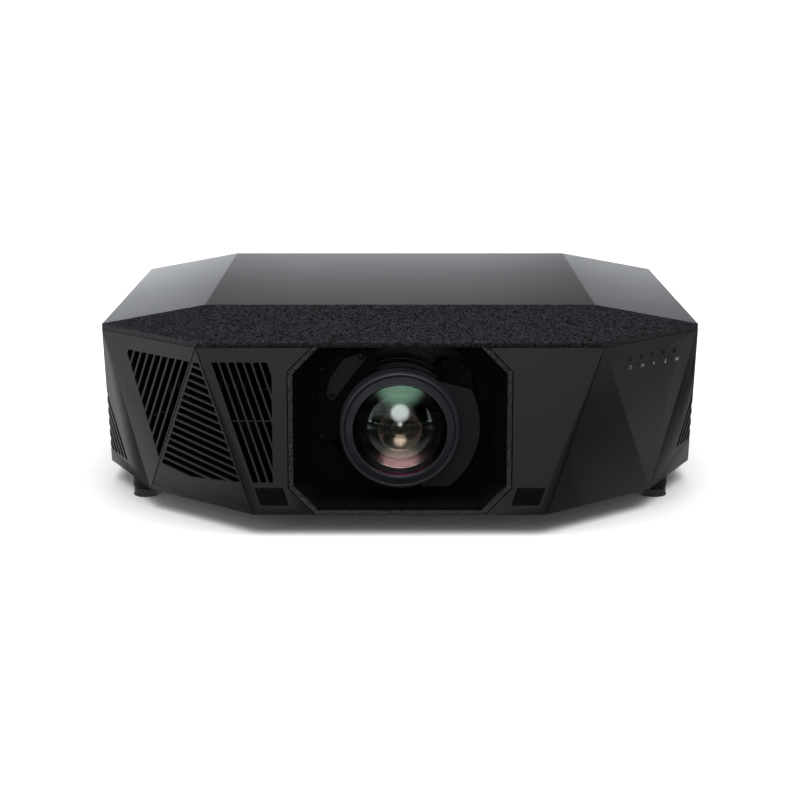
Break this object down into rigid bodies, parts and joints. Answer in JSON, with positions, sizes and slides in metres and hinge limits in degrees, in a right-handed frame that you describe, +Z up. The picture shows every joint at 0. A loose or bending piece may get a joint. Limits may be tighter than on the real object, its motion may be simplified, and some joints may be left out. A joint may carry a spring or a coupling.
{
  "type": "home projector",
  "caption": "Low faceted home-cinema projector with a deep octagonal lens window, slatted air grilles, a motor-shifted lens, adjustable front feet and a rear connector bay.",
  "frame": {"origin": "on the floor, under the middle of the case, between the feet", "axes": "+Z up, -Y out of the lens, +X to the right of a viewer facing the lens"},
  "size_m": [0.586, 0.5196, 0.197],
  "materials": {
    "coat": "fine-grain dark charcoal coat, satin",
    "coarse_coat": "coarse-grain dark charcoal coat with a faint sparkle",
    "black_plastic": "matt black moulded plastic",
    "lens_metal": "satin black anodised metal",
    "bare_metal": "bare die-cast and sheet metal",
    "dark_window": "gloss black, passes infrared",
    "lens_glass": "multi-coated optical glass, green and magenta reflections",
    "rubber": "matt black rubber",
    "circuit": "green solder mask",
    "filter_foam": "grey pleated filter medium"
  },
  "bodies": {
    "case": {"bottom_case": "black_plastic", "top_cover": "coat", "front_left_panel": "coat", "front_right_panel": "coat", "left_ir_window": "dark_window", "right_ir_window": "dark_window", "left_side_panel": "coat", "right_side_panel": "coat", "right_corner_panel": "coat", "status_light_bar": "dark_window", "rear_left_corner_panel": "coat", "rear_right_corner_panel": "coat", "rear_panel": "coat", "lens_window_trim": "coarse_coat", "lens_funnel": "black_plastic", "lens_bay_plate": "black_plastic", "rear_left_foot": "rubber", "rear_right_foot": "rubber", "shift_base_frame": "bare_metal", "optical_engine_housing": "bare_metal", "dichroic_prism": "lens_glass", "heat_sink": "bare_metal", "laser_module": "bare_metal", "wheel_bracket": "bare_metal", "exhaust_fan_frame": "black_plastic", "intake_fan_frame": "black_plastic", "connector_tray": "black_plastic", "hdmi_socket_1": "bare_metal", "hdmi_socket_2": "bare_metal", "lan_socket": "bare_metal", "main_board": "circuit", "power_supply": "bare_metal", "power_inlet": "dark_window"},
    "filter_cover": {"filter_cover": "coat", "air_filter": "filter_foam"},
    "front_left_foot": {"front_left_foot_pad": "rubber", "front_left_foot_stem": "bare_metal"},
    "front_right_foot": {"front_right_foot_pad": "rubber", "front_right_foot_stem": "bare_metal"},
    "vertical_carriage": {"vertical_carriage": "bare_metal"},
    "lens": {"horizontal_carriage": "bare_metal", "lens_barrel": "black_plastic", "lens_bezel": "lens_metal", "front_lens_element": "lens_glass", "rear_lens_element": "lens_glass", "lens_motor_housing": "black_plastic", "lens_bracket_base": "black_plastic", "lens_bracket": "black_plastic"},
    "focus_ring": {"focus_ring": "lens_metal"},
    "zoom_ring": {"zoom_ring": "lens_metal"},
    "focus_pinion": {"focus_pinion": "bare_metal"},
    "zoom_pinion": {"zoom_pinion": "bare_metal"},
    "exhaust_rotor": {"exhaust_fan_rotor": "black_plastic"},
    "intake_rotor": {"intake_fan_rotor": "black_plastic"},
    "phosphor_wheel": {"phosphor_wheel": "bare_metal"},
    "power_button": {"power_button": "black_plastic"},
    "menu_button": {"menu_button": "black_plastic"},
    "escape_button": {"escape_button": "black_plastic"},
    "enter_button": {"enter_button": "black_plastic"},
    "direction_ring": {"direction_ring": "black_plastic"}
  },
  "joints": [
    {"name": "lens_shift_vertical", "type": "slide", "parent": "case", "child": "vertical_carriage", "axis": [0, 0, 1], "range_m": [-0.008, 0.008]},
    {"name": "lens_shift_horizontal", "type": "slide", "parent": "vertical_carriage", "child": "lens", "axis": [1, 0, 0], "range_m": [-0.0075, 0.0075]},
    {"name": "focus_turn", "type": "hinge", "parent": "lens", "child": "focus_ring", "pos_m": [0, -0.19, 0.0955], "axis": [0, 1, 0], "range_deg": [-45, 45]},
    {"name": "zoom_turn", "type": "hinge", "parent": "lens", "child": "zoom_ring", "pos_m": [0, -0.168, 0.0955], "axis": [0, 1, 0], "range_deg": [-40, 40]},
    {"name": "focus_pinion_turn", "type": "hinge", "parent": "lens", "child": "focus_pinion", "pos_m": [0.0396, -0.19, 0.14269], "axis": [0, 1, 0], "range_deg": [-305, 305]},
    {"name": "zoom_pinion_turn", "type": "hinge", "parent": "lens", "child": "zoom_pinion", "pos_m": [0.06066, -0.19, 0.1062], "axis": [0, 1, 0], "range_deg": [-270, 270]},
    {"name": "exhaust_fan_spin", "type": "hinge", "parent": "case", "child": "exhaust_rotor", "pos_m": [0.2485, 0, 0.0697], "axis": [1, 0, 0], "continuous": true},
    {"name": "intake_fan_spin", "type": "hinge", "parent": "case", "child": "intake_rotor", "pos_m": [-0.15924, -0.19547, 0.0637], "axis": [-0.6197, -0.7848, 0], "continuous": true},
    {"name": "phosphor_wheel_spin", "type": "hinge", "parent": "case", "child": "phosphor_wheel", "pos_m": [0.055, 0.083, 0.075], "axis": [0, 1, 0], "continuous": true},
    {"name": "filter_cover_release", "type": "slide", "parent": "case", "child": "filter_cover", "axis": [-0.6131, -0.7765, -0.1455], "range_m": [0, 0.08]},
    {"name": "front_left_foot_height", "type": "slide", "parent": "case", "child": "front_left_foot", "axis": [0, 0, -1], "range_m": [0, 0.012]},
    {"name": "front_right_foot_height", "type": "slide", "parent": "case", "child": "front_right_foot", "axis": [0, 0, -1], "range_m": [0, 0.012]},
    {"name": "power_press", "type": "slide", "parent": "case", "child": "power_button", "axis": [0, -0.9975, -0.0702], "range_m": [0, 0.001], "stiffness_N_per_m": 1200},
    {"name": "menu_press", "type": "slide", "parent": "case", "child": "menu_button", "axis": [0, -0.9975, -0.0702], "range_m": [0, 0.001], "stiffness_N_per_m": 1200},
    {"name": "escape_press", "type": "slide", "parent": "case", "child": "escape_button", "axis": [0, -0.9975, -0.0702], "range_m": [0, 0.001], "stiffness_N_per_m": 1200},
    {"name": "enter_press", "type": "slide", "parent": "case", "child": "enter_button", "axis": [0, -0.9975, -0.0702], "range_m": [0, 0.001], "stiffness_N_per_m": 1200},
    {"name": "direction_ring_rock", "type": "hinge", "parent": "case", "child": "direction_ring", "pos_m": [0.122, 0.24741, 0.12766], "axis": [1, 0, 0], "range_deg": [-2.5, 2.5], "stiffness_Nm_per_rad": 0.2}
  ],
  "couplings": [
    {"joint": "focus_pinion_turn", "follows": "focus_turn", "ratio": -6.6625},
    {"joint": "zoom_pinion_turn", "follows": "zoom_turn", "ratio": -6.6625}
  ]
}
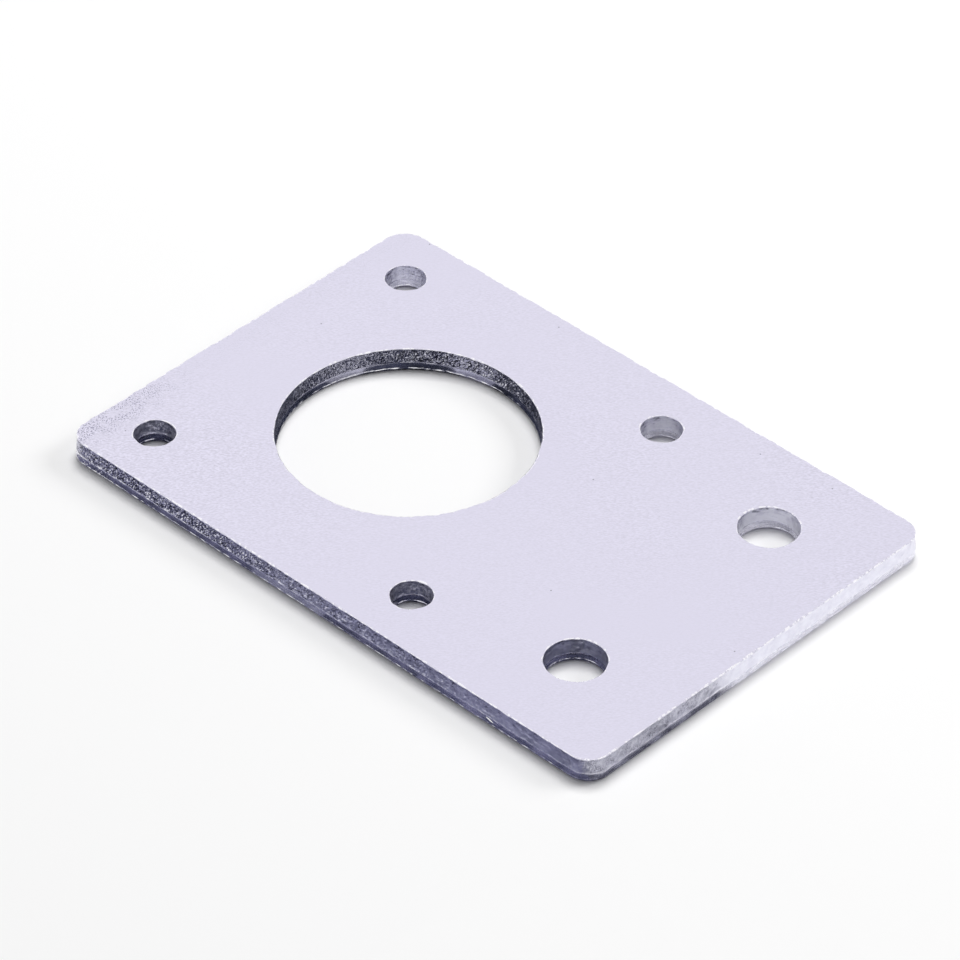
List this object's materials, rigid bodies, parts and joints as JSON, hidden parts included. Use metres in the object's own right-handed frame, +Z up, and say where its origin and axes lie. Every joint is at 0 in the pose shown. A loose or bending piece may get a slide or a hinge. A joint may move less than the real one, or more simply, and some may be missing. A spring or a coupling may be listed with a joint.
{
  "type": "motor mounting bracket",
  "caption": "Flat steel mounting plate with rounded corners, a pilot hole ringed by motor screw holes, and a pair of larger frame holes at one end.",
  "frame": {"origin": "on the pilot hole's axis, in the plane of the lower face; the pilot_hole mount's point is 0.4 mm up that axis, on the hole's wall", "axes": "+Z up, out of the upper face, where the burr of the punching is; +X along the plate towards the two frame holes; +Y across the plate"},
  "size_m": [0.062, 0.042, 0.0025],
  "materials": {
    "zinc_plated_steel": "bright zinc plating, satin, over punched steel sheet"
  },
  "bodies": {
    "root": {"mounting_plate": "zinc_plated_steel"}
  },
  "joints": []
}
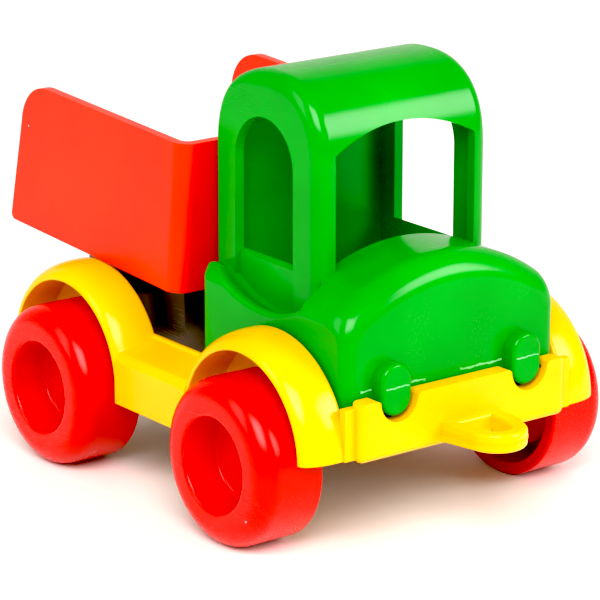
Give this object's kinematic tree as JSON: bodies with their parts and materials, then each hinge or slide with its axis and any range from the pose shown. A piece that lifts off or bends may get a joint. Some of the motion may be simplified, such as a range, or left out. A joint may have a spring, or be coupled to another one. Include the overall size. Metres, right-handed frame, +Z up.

GIVEN TASK: Output only the lines from the one holding "List this object's" through the last line above, exactly as they appear.

THE REPLY:
List this object's materials, rigid bodies, parts and joints as JSON, hidden parts included. Use metres in the object's own right-handed frame, +Z up, and say where its origin and axes lie. Every joint is at 0 in the pose shown. A loose or bending piece may get a slide or a hinge. A joint may move less than the real one, or more simply, and some may be missing. A spring or a coupling may be listed with a joint.
{
  "type": "motor mounting bracket",
  "caption": "Flat steel mounting plate with rounded corners, a pilot hole ringed by motor screw holes, and a pair of larger frame holes at one end.",
  "frame": {"origin": "on the pilot hole's axis, in the plane of the lower face; the pilot_hole mount's point is 0.4 mm up that axis, on the hole's wall", "axes": "+Z up, out of the upper face, where the burr of the punching is; +X along the plate towards the two frame holes; +Y across the plate"},
  "size_m": [0.062, 0.042, 0.0025],
  "materials": {
    "zinc_plated_steel": "bright zinc plating, satin, over punched steel sheet"
  },
  "bodies": {
    "root": {"mounting_plate": "zinc_plated_steel"}
  },
  "joints": []
}
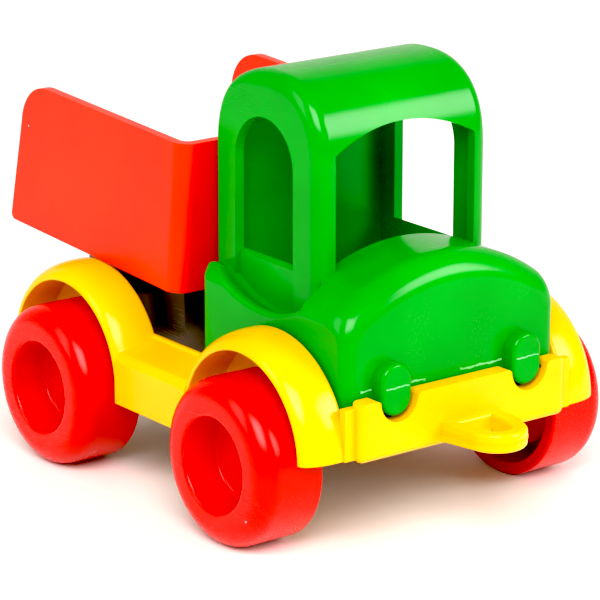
Give this object's kinematic tree as JSON: bodies with their parts and materials, then each hinge or slide with its axis and any range from the pose shown. A piece that lifts off or bends may get a joint. Some of the motion may be simplified, such as a range, or left out. A joint may have a spring, or be coupled to another one. Include the overall size. Metres, right-handed frame, +Z up.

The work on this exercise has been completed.